There is also a risk that someone at an ISP or backbone provider might read your data (illegally), but that risk seems minimal to me.

HTTPS provides end-to-end security. Provided your server is secure, you've done all you can. If the client's system isn't secure, only that client's data is at risk of being compromised.

Knowing and considering the above risks, I recommended to a local NPO that they purchase a certificate and strictly stick to HTTPS for all Drupal traffic unless they didn't think their members would mind third parties seeing the information. Installation is relatively easy, although it's important that there be no weaker links (such as using the same session cookies between HTTP and HTTPS) that would defeat the purpose.

Bottom line: don't use HTTP (or SMTP, for that matter) for anything that you wouldn't want seen on a public blog (or in a courtroom).

--
Daniel

At Portland Community Media

coderdan's picture

At Portland Community Media we had several key factors that lead to our decision to secure the entire site. Firstly, because of the Personal Identifiable Information (PII) that could be exposed if users were accessing the data across the Internet.

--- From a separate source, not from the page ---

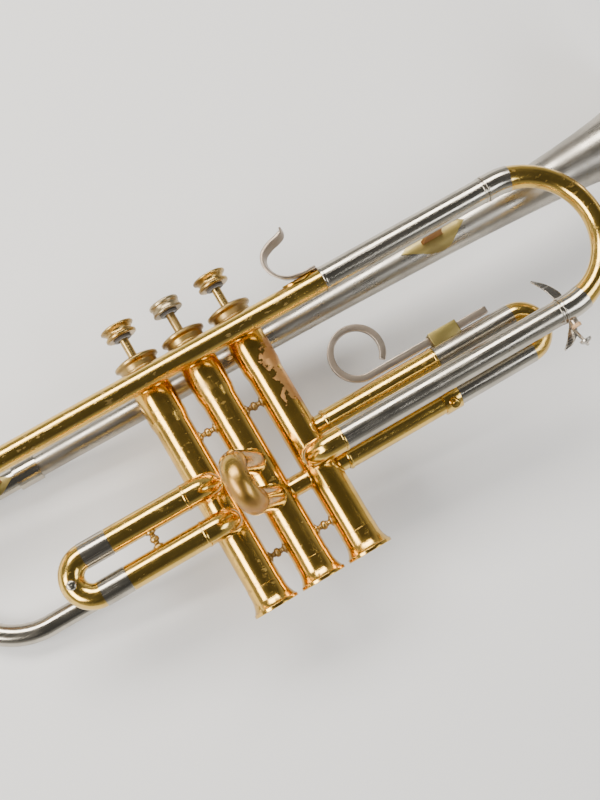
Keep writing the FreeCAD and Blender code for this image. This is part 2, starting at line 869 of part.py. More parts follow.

Secondly, as a means to provide a bit of easement for our producers and volunteers sending their credit card information to our servers as a means to pay for services and products. Lastly, and most importantly, the boss wanted it. -dsasser

HTTPS mandatory for credit cards

Daniel Norton's picture

Any transfer of credit card information must satisfy PCI DSS requirements, among which is the requirement to encrypt credit card numbers. For this, HTTPS must be used instead of HTTP, but HTTPS alone isn't enough: certain minimum encryption schemes are also required. This is generally detailed in the documentation for credit card processing software and the merchant service agreement.